Sanayi Devrimiyle beraber meydana gelen hızlı nüfus artışı ve kentleşme, doğal kaynakların ölçüsüz kullanımı, karbonu emen ormanların yok edilmesi, oksijen kaynağı okyanuslardaki yaşam dengesinin kirletme ve avlanmalarla bozulması, zararlı gazların salınımı ve kimyasal üretimin artmasıyla çevresel bozulma da artmıştır. Sanayi Devrimi öncesi döneme göre ortalama sıcaklık yaklaşık 1 derecenin üzerine çıkmış ve bu sıcaklığın 2 dereceyi bulmasıyla iklim krizinden etkilenen insan sayısının 4 milyardan fazla olacağı tahmin edilmektedir.

İklim değişikliği her bölgede aynı oranda yaşanmadığı için her coğrafyada farklı etkileri olmaktadır. Yalnızca son yirmi yılda sellerden etkilenen insan sayısı 100 milyona yaklaşmıştır. Küresel ısınmadaki artışla bu rakamın daha da büyüyeceğine kuşku yoktur. Afetlerin can kayıplarının yanı sıra ekonomik bedelleri de vardır. Orta ve az gelirli ülkelerin afetlerin zararlarını karşılayacak bütçelerinin olmaması, toplumların daha da yoksullaşmasına yol açmaktadır. Dolayısıyla mevcut veriler, iklime bağlı risklerin genel olarak teknolojik, ekonomik ve siyasi anlamda dezavantajlı toplumları daha fazla etkileyeceğini göstermektedir.

Küresel ısınmada en büyük suçlu, kuşkusuz Batı’nın kapitalist büyüme zihniyetinin sebep olduğu doğayı kirleten endüstriyel üretimdir. Sanayileşmenin hızlandırdığı ve küreselleşen dünya toplumlarının tüketim alışkanlıklarının körüklediği bu bozulma, doğaya ait kaynakların metalaşarak denetimsiz kullanımı ve tüketimi sonucu gerçekleşmiştir. Bu anlamda küresel ısınmada en büyük pay sahibi olan sanayileşmiş Batılı ülkeler gidişatı tersine çevirme konusunda çok az şey yaparken, iklim değişikliğinin olumsuz sonuçlarını fazlasıyla yaşayan veya yaşayacak olan gelişmemiş ülkeler ise çaresizlik ve biraz da kayıtsızlık arasına sıkışıp kalmış görünmektedir.

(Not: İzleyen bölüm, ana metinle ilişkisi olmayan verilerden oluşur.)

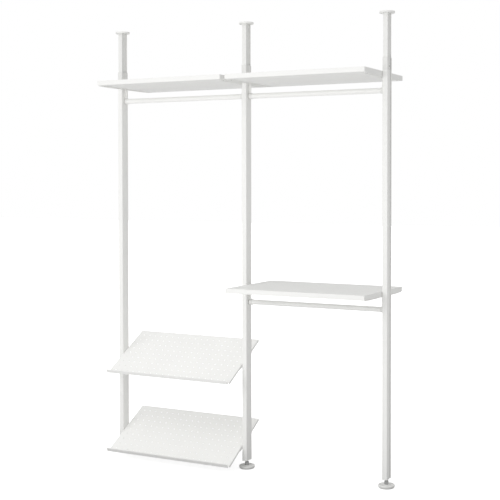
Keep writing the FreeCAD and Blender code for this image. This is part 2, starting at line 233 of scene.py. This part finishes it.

Her ne kadar iklim değişikliği konusunda gerekli adımlar yeterince atılmıyor olsa da en azından küresel ısınmanın uzun vadede insan hayatını ve gıda güvenliğini tehlikeye sokacağının anlaşılması, konunun küresel siyaset sahnesinde 1970lerden itibaren konuşulmaya başlanmasına sebep olmuştur.    Bilimsel verilerin küresel ısınma ile ilgili verilerinin dikkate alınmasıyla birlikte 1992 yılında İklim Değişikliği Çerçeve Sözleşmesi kabul edilmiş ve sözleşme ile sera gazı emisyonlarının azaltılması konusunda ilk ciddi adımlar atılmıştır. Ancak takip eden yıllarda iklim değişikliğine yönelik iş birliğinin devletlerin egemenlik haklarını ve sanayileşme çabalarını sınırlayıcı bir tehdit olarak anlaşılması, istenilen başarıların elde edilmesine de engel olmuştur. Buna karşın iklim değişikliği konusunda 2000li yıllardan sonra da çeşitli adımlar atılmış ancak tedbirler konusunda istenilen seviyeye henüz ulaşılmış değildir.

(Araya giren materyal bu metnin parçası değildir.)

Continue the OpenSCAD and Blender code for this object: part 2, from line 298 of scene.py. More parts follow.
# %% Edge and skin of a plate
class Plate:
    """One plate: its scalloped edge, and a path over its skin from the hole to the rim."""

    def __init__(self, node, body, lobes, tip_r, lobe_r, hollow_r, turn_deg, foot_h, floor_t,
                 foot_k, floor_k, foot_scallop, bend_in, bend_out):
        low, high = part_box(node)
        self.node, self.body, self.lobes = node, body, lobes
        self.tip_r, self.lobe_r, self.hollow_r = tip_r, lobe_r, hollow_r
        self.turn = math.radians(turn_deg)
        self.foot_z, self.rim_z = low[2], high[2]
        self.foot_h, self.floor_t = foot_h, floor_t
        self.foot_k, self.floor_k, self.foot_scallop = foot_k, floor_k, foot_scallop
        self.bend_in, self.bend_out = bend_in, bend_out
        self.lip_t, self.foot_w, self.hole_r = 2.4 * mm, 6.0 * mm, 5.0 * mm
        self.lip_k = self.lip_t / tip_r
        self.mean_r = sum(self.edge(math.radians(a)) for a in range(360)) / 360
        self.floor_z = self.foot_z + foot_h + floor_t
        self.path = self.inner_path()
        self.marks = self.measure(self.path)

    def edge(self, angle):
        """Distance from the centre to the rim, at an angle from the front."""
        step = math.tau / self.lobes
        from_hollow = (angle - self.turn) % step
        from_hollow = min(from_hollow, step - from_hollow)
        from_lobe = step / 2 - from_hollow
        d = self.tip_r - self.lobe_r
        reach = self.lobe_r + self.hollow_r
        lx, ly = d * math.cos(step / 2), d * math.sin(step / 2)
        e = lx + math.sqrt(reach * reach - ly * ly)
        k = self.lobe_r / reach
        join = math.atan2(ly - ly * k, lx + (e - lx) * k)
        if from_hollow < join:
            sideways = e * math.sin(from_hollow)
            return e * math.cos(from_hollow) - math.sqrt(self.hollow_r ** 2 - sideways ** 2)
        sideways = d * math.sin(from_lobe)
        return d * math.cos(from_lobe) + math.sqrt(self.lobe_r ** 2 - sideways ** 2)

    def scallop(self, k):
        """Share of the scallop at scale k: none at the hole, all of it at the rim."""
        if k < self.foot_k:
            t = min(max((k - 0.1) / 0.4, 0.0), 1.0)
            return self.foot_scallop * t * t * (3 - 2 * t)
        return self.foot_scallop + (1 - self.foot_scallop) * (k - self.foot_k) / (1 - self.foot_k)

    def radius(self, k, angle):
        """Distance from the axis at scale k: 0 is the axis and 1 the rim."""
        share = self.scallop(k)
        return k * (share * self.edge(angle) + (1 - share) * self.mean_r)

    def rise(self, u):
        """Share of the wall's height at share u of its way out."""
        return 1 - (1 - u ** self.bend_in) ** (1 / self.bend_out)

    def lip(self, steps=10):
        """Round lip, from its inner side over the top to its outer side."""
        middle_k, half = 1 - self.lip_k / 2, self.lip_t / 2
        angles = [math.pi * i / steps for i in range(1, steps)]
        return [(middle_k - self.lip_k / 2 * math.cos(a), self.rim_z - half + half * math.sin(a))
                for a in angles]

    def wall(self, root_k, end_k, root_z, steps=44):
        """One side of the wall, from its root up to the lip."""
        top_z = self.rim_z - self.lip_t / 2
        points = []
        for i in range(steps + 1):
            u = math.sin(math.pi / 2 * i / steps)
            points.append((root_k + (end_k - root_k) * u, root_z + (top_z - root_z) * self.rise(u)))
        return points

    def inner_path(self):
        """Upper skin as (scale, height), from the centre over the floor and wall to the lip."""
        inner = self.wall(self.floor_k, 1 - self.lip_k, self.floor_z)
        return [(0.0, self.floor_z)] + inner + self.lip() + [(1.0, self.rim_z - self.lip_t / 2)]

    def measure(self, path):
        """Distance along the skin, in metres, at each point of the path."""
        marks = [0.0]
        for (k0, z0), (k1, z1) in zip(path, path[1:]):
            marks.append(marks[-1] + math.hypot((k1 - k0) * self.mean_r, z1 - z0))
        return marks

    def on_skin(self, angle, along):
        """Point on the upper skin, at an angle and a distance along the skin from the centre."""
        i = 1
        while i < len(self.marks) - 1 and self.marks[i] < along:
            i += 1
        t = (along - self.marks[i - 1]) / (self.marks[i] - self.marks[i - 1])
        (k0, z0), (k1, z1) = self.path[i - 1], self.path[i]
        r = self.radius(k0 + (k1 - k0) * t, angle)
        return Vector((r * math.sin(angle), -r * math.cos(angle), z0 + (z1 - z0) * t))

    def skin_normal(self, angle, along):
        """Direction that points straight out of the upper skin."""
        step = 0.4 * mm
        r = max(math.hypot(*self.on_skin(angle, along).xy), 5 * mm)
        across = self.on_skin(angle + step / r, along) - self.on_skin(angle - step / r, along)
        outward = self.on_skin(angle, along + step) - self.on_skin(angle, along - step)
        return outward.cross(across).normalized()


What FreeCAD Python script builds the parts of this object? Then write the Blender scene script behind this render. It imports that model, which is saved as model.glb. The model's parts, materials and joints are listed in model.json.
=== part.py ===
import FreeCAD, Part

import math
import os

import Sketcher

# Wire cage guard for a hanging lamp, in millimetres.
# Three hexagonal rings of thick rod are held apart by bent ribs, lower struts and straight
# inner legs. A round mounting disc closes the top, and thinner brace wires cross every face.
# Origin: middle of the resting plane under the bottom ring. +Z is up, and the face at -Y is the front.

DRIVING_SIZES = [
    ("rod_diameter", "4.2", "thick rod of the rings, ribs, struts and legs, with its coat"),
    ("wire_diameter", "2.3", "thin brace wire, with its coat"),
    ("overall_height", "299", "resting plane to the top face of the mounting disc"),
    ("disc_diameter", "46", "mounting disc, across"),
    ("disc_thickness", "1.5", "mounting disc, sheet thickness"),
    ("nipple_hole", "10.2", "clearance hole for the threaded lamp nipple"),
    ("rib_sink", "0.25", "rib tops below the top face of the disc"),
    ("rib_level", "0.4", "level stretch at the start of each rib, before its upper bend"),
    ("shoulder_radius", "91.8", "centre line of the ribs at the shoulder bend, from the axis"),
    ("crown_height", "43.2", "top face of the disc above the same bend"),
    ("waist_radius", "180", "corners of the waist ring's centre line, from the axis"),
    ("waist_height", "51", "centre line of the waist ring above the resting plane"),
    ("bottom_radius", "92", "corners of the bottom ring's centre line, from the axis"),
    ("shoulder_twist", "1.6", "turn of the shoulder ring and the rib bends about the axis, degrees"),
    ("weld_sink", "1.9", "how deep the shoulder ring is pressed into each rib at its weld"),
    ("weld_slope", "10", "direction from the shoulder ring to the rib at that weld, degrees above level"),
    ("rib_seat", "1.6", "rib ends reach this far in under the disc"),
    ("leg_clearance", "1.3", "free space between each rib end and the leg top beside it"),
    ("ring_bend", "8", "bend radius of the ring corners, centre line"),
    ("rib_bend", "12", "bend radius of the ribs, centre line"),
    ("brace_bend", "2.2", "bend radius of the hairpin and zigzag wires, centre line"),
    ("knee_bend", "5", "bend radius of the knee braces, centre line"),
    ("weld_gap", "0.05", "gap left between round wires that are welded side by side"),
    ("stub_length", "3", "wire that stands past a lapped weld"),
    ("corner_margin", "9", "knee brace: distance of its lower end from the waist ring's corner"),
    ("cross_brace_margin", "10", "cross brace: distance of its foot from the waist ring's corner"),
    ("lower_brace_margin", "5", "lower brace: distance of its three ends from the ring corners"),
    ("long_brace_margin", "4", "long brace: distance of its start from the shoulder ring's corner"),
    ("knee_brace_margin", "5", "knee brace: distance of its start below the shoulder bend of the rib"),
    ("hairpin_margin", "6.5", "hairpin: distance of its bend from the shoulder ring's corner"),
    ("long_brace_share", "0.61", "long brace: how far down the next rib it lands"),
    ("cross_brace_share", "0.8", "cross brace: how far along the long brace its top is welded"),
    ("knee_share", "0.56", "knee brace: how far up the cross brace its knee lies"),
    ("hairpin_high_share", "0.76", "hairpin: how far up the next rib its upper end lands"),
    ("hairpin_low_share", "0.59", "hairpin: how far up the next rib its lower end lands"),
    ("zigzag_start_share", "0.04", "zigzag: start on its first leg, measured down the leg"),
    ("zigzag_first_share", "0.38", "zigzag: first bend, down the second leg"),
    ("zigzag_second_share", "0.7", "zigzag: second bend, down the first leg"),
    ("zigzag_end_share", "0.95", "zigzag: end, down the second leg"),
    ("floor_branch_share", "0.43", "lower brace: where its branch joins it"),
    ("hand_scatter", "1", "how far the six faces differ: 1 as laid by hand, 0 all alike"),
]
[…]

Dünyanın ilahi bir dengesi vardır. Bu denge bozulduğu zaman çevre eninde sonunda intikamını alıyor. Çevrenin korunmasında bireyden devlete, toplumu oluşturan tüm kesimlere çeşitli sorumluluklar düşmektedir. Bireysel anlamda herkes, yaşadığı çevrenin korunmasıyla ilgili üzerine düşeni elbette yapmalıdır. Ancak bireysel çabaların yanında asıl olan, kurumsal ve siyasi önlemlerin alınmasıdır. Denizlerin, okyanusların ve ormanlık arazilerin korunması noktasında devletlerin, uluslararası aktörlerin ve kuruluşların önceliklerini kapital sermaye sahiplerini ya da tüketici taleplerini korumak yerine doğal döngüyü korumaya vermesi ve bu yönde etkili adımlar atması gerekmektedir.

 İklim değişikliğinde çevre krizinin rolü konusunda hem bilimsel araştırmalar yapmak hem de toplumun bu hususta bilinçlendirilmesi konusunda özellikle Üniversitelere düşen önemli sorumluluklar vardır. Çevrenin korunması konusuna Manas Üniversitesi olarak önem veriyoruz ve üzerimize düşenleri üniversite sorumluluğu kapsamında yerine getirmek gayretindeyiz. Bu panele ev sahipliği yaparak da hem Üniversitemizde hem de toplumda iklim değişikliğinde çevre krizinin rolü konusunda bir farkındalık oluşturulmasına katkı sağlamak arzusundayız. Panelin katılımcılarına verdikleri katkılardan dolayı teşekkür ediyorum. Panelin, Bişkek’imize Kırgızistan’ımıza ve dünyamıza faydalı sonuçlar vermesini ümit ediyorum.